Records with modeling code:

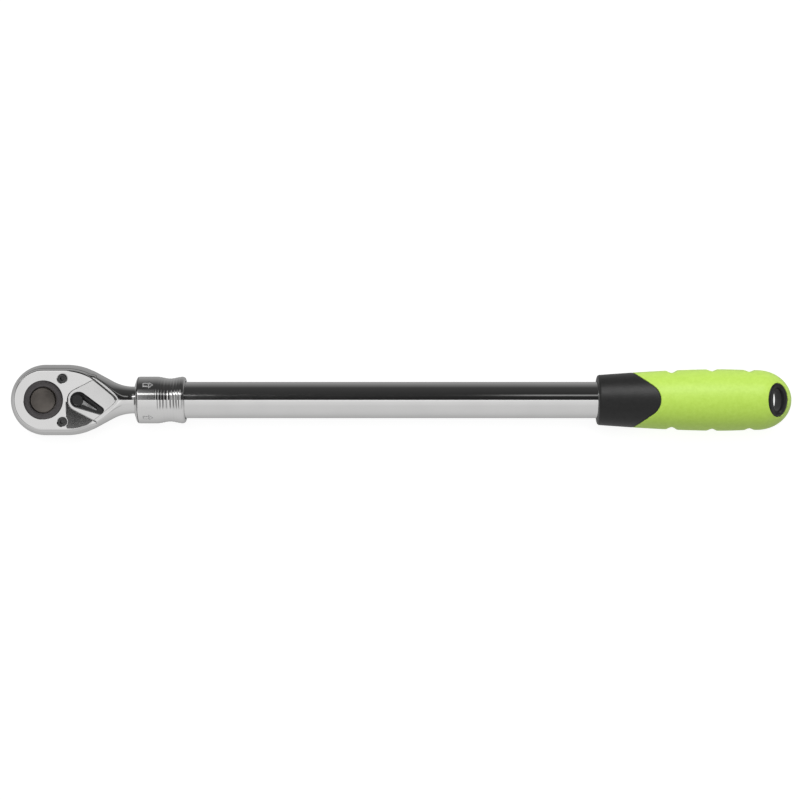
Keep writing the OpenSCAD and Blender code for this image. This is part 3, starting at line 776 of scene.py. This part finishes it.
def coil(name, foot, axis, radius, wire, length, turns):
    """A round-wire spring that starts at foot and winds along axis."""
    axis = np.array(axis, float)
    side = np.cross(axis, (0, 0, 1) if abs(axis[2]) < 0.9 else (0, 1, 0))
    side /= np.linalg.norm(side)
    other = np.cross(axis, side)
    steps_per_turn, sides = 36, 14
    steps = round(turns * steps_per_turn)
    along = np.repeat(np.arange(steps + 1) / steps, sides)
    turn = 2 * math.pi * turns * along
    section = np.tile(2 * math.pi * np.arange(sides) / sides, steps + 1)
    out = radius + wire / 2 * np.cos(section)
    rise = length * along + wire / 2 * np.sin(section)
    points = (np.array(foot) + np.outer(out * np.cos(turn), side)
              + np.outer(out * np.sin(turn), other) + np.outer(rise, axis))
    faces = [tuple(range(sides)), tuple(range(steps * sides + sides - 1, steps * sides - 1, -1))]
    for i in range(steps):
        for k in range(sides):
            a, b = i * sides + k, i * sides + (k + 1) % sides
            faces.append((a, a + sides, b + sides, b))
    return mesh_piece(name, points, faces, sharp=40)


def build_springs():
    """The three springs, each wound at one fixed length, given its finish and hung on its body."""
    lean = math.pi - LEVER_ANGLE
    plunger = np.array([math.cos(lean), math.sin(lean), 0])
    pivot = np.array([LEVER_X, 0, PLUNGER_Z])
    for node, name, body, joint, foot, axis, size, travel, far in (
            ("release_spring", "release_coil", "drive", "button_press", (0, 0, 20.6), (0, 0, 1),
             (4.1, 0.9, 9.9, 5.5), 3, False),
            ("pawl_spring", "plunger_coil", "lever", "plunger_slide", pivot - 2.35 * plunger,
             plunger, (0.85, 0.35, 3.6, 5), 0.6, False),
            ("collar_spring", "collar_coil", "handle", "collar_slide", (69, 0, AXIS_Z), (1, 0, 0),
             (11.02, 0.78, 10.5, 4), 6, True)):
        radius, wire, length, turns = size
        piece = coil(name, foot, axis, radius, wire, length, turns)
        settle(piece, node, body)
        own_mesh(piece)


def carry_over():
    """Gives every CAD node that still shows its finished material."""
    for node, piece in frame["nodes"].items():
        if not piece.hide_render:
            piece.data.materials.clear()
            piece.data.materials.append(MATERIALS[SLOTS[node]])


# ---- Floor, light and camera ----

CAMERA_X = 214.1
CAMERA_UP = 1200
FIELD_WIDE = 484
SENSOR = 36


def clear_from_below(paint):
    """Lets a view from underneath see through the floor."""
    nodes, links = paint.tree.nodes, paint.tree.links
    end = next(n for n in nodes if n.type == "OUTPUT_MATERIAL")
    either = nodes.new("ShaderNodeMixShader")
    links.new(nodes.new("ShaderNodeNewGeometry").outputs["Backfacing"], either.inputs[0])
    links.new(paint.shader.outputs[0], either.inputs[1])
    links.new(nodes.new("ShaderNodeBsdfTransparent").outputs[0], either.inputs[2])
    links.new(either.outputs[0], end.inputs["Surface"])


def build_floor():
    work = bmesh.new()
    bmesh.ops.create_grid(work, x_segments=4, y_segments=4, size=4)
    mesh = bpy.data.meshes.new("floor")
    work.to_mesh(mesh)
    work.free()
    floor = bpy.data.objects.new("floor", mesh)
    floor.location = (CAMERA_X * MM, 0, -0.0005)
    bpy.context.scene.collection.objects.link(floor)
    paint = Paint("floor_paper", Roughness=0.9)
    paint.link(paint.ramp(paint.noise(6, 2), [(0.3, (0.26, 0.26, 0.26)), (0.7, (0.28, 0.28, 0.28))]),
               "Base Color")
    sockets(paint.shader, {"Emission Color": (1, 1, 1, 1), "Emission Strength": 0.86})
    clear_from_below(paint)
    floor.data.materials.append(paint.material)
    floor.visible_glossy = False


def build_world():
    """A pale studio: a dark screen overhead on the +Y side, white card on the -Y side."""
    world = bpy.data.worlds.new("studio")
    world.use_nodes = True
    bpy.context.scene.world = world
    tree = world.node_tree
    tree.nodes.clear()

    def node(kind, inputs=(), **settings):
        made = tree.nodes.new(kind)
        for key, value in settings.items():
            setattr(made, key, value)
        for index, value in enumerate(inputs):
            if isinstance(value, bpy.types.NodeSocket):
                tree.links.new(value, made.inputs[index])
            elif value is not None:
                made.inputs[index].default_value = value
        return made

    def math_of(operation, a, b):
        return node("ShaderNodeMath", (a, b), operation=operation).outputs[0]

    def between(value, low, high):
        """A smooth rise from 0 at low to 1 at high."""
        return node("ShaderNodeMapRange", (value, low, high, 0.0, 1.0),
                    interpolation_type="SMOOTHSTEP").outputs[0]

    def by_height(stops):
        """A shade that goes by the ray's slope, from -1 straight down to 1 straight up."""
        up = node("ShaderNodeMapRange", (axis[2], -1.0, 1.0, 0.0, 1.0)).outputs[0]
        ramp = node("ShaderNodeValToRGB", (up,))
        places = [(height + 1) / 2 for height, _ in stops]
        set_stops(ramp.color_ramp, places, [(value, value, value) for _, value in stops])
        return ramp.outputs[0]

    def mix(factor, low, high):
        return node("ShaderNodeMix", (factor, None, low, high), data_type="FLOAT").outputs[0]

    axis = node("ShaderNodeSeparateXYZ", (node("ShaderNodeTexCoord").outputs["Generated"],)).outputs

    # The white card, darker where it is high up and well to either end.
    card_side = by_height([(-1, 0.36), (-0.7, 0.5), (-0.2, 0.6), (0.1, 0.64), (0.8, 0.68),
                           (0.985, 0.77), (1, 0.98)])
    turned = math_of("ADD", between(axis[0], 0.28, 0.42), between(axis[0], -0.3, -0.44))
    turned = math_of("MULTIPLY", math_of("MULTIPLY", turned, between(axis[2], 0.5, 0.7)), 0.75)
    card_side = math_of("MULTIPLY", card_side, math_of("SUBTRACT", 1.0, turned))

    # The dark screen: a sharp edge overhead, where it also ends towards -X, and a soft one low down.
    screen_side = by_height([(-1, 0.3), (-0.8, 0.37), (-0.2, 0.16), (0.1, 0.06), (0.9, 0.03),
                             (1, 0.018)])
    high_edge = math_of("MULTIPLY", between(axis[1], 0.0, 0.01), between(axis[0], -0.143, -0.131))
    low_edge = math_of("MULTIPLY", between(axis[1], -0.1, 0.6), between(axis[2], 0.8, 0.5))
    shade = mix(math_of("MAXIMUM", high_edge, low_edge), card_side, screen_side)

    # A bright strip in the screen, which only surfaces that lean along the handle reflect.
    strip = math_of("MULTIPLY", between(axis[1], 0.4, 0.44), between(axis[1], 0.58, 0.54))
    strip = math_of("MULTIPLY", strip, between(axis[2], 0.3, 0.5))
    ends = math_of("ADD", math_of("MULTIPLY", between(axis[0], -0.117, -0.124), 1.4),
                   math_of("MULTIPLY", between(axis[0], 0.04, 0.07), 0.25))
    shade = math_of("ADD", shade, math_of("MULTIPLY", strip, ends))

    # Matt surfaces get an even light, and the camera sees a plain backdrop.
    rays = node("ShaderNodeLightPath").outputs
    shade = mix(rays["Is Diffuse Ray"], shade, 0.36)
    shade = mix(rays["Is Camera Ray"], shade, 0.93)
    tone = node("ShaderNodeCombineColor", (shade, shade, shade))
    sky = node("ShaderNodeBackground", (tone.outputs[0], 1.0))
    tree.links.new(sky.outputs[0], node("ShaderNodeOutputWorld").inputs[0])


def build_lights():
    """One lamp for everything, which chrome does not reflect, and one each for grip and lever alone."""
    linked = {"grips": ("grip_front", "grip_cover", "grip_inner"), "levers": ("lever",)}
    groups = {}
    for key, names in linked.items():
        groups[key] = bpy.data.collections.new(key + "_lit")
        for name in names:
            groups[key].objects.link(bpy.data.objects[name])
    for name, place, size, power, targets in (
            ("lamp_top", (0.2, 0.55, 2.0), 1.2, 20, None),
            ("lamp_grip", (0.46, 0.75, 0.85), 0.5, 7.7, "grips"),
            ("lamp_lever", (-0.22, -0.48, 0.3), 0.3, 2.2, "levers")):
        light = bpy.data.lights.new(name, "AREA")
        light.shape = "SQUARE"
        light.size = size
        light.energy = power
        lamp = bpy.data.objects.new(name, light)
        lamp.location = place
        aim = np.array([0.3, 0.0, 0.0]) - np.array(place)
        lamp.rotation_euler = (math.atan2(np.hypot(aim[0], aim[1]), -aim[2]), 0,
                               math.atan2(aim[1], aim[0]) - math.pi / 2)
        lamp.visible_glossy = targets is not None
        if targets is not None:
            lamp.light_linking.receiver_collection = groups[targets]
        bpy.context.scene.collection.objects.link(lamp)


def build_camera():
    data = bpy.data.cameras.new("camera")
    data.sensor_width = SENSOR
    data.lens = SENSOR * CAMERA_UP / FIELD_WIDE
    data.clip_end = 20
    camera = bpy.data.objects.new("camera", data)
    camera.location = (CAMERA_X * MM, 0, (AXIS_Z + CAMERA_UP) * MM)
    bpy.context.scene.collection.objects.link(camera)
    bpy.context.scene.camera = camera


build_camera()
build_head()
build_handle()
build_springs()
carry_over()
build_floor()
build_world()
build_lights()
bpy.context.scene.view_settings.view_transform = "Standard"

---

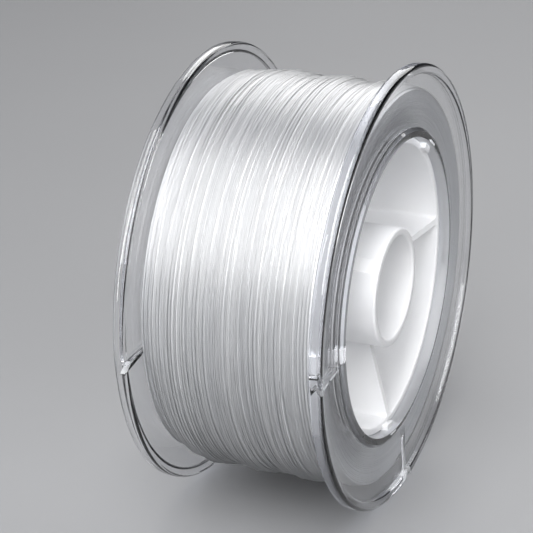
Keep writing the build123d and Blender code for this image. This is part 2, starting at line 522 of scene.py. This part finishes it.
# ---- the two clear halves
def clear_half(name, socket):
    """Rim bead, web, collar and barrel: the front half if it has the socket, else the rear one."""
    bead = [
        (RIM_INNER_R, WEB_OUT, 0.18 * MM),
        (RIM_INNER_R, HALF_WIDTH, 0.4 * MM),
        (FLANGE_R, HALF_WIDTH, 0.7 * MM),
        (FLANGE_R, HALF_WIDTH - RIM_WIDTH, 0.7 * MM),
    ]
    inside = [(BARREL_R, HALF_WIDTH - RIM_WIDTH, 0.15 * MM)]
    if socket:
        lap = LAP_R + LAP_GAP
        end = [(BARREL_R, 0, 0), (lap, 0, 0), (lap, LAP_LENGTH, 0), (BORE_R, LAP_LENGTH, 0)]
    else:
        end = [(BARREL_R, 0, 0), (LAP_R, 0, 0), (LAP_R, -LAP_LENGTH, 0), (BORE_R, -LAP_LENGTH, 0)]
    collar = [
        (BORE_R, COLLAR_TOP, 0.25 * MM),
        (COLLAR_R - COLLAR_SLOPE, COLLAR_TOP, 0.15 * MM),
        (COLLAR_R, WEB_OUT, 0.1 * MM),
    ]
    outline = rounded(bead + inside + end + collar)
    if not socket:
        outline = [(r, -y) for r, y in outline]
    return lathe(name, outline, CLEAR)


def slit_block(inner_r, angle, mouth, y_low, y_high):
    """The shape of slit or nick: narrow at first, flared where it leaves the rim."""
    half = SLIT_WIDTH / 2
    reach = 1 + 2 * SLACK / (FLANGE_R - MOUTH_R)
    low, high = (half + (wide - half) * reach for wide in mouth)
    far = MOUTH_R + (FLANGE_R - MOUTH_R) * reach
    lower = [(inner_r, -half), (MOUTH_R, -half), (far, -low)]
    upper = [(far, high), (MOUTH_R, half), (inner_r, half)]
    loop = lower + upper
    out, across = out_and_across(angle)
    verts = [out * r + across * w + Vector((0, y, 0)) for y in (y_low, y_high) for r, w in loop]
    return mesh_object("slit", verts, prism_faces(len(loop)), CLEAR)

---

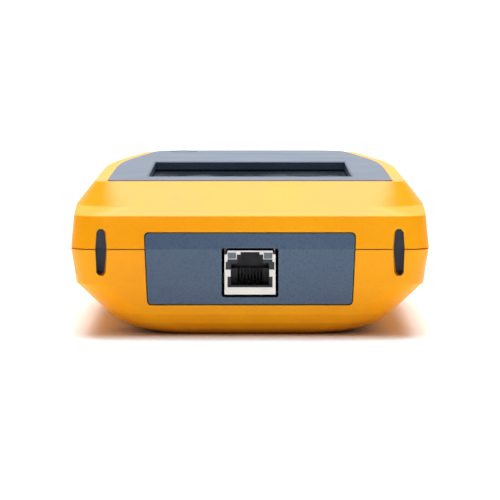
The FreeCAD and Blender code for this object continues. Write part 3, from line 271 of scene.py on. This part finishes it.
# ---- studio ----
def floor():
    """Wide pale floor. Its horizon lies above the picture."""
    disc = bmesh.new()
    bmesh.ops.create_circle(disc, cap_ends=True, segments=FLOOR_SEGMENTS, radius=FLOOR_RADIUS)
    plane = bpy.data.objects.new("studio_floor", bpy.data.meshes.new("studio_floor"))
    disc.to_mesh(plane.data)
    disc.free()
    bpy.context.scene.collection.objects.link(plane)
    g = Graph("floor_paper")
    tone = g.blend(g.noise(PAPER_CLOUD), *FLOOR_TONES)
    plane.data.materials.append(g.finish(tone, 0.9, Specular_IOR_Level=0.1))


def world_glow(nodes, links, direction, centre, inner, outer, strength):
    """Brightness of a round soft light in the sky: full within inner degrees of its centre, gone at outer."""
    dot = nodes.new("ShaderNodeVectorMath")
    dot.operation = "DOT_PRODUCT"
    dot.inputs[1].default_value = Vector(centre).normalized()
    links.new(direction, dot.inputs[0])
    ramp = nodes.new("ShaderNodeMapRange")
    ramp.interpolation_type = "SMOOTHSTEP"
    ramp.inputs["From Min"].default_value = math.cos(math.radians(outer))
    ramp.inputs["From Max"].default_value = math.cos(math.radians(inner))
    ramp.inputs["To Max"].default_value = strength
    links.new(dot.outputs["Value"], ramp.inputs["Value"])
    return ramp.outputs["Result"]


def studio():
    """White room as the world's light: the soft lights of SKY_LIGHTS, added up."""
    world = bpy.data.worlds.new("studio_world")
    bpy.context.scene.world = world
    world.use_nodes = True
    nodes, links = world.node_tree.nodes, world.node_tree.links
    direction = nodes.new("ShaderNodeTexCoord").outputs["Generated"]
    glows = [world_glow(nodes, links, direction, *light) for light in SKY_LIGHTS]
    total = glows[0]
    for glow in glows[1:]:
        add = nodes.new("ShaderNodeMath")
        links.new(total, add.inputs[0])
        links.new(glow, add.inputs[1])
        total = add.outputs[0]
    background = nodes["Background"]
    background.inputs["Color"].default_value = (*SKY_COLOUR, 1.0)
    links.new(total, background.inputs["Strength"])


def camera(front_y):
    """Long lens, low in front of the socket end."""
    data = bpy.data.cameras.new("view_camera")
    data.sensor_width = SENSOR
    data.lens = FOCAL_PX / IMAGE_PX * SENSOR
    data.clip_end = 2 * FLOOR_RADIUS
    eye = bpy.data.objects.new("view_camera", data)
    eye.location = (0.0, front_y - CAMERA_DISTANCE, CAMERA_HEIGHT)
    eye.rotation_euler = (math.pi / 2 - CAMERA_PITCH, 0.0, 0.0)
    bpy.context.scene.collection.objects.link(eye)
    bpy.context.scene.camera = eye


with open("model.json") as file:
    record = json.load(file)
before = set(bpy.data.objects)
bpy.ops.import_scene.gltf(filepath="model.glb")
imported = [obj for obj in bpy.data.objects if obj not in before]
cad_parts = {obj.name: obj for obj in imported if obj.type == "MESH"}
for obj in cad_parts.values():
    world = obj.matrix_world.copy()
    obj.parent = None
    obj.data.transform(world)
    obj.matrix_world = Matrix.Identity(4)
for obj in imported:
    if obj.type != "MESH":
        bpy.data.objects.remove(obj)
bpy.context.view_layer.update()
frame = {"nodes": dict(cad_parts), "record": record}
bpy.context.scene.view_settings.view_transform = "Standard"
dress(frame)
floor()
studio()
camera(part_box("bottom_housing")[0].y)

_WORK REQUIRED_. Find all the lines containing "writing" in the material, then copy them.

_COMPLETE ANSWER_.
Keep writing the OpenSCAD and Blender code for this image. This is part 3, starting at line 776 of scene.py. This part finishes it.
Keep writing the build123d and Blender code for this image. This is part 2, starting at line 522 of scene.py. This part finishes it.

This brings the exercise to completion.